Cheers!

  • By Chris Rowland
  • 20 Dec, 2019

As consumers around the world look forward to welcoming in the New Year with a bottle of bubbly, the famously teetotal President Donald Trump is threatening to impose a tariff of up to 100% on French sparkling wines. This is in retaliation for the French Government’s planned 3% tax on digital services that would affect companies such as Google, Amazon, Apple, Microsoft and Facebook.

The Americans were the largest consumers of French exports of sparkling wine in 2018, importing 37,000 tonnes out of total French exports of 227,000 tonnes. The Americans tend to buy higher quality champagne, with an average customs value per tonne of $15,300.

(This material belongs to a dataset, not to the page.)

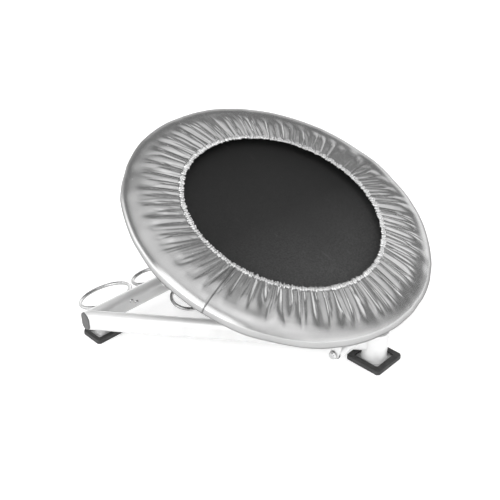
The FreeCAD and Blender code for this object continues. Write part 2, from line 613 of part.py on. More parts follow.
def build_ball_rings(bar_solid):
    """Six hoops: two sizes behind the bar on each side, and one in front of it on each side."""
    hoops = {}
    for name, side in SIDES.items():
        for label, spec, direction in RINGS:
            hoop = ring_solid(spec, direction, side)
            if direction < 0:
                hoop = hoop.cut(bar_solid)
            hoops[label + "_" + name] = hoop
    clips = []
    bolts = []
    nuts = []
    face = BAR_X - TUBE_WIDTH / 2
    bolt_list = [(side * y, z) for y, z in CLIP_BOLTS for side in SIDES.values()]
    for side in SIDES.values():
        for label, first in (("big", 0), ("small", 2)):
            middle_y = side * (CLIP_BOLTS[first][0] + CLIP_BOLTS[first + 1][0]) / 2
            middle_z = (CLIP_BOLTS[first][1] + CLIP_BOLTS[first + 1][1]) / 2
            corner = Vector(face - CLIP_THICK, middle_y - CLIP_WIDTH / 2, middle_z - CLIP_HEIGHT / 2)
            clip = Part.makeBox(CLIP_THICK, CLIP_WIDTH, CLIP_HEIGHT, corner)
            for hoop in hoops.values():
                clip = clip.cut(hoop)
            clip = clip.cut(bar_solid)
            clips.append(clip)
    brackets = []
    for name, side in SIDES.items():
        brackets.append(inner_bracket(side, bar_solid, hoops["inner_" + name]))
        bolt_list.append((side * INNER_RING["y"], BRACKET_BOLT_Z))
    holes = []
    for y, z in bolt_list:
        on_bracket = z == BRACKET_BOLT_Z
        start = face if on_bracket else face - CLIP_THICK
        inside = BAR_X + TUBE_WIDTH / 2 + (CLIP_THICK if on_bracket else 0.0)
        bolts.append(dome_bolt(start, inside, y, z))
        nut = hex_prism(CLIP_NUT_AF, CLIP_NUT_HEIGHT, Vector(start, y, z), X_AXIS * -1.0)
        nuts.append(cut_all(nut, list(hoops.values())))
        drill_from = Vector(BAR_X - TUBE_WIDTH, y, z)
        holes.append(Part.makeCylinder(CLIP_BOLT_R, 2 * TUBE_WIDTH, drill_from, X_AXIS))
    for name, hoop in hoops.items():
        save("ball_ring_" + name, cut_all(hoop, bolts))
    drill = Part.makeCompound(holes)
    save("ring_clips", [clip.cut(drill) for clip in clips])
    save("inner_ring_brackets", [bracket.cut(drill) for bracket in brackets])
    save("ring_bolts", bolts)
    save("ring_nuts", nuts)
    return drill


def dome_bolt(start, seat, y, z):
    """A domed bolt along X, its head standing on the plane x = seat."""
    shank = Part.makeCylinder(CLIP_BOLT_R, seat - start, Vector(start, y, z), X_AXIS)
    sink = CLIP_DOME_R - CLIP_DOME_HEIGHT
    dome = Part.makeSphere(CLIP_DOME_R, Vector(seat - sink, y, z))
    return shank.fuse(dome.cut(half_space(Vector(seat, 0, 0), X_AXIS * -1.0))).removeSplitter()


def cut_all(shape, tools):
    """The largest solid left after cutting every tool from a shape."""
    for tool in tools:
        shape = shape.cut(tool)
    return max(shape.Solids, key=lambda solid: solid.Volume)


def inner_bracket(side, bar_solid, hoop):
    """A flat arm from the bar's front face out to the inner hoop, with an upright bolting flange."""
    y0 = side * INNER_RING["y"] - BRACKET_WIDTH / 2
    face = BAR_X + TUBE_WIDTH / 2
    level = INNER_RING["z"]
    reach = INNER_RING["reach"] - TUBE_WIDTH / 2 + BRACKET_OVERLAP
    rise = TUBE_Z + BRACKET_RISE - level + BRACKET_THICK
    corner = Vector(face, y0, level - BRACKET_THICK)
    flange = Part.makeBox(CLIP_THICK, BRACKET_WIDTH, rise, corner)
    arm = Part.makeBox(reach, BRACKET_WIDTH, BRACKET_THICK, corner)
    return flange.fuse(arm).removeSplitter().cut(bar_solid).cut(hoop)


bar, bar_solid, arm_solids = build_base_tubes()
for label in SIDES:
    spot = Vector(BAR_X, SIDES[label] * REAR_FOOT_Y, 0)
    build_foot("rear_" + label, spot, (REAR_PLATE_X, REAR_PLATE_Y), (REAR_TRAY_X, REAR_TRAY_Y))
build_foot("front", Vector(POST_X, 0, 0), (FRONT_PLATE, FRONT_PLATE), (FRONT_TRAY, FRONT_TRAY))
build_posts(bar_solid, arm_solids)
build_hinge()
drill = build_ball_rings(bar_solid)
save("rear_bar", bar.cut(drill))
skirt_slots = build_bed_frame()
build_mat()
build_springs()
build_padding(skirt_slots)
build_strut(bar_solid)
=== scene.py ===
import json
import math

import bmesh
import bpy
import numpy as np
from mathutils import Matrix, Vector


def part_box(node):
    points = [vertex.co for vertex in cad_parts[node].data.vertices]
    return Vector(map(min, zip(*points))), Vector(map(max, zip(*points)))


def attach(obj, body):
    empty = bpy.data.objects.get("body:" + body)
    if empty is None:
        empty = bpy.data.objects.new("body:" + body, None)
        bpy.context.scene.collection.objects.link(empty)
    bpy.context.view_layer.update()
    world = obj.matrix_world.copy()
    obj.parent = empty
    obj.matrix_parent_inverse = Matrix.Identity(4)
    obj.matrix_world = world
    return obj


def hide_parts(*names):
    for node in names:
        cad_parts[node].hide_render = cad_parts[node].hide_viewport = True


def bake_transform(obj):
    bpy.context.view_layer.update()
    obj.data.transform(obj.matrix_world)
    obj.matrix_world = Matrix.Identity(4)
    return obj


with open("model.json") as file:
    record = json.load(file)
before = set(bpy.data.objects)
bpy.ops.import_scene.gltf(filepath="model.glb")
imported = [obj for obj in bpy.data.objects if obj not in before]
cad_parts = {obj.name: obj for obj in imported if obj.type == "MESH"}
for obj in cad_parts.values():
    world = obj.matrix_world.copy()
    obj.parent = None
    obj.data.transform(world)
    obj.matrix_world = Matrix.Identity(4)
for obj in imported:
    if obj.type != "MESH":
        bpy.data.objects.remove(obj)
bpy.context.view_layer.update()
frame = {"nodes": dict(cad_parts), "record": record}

# A tilted ball-rebound trampoline. Metres. +X is the bed's low front, -Y the right side, +Z up.
# The bed has a frame of its own: its origin is the round tube's centre, its Z the mat's normal.
RNG = np.random.default_rng(7)


def corners(node):
    low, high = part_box(node)
    return Vector(low), Vector(high)


def half_width(node):
    """Half a round node's size across, which its tilt about Y leaves as it is."""
    low, high = corners(node)
    return (high.y - low.y) / 2


def joint(name):
    return next(j for j in frame["record"]["behaviour"]["joints"] if j["name"] == name)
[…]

The more ‘prudent’ British, on the other hand, imported about 22,000 tonnes of French sparkling wine at a cost of only $8,800 per tonne. With British consumers switching over the last few years to cheaper alternatives to champagne, such as Italian prosecco, an article in The Daily Telegraph last month suggested that champagne producers have dropped their prices by as much as 25% in 2019 to recapture UK market share.

 The Japanese have even more refined taste for champagne than the Americans, importing 16,000 tonnes of French sparkling wine in 2018 at an average value of $26,000 per tonne.

However, a 100% tariff on champagne would surely make Americans’ champagne the most expensive in the world.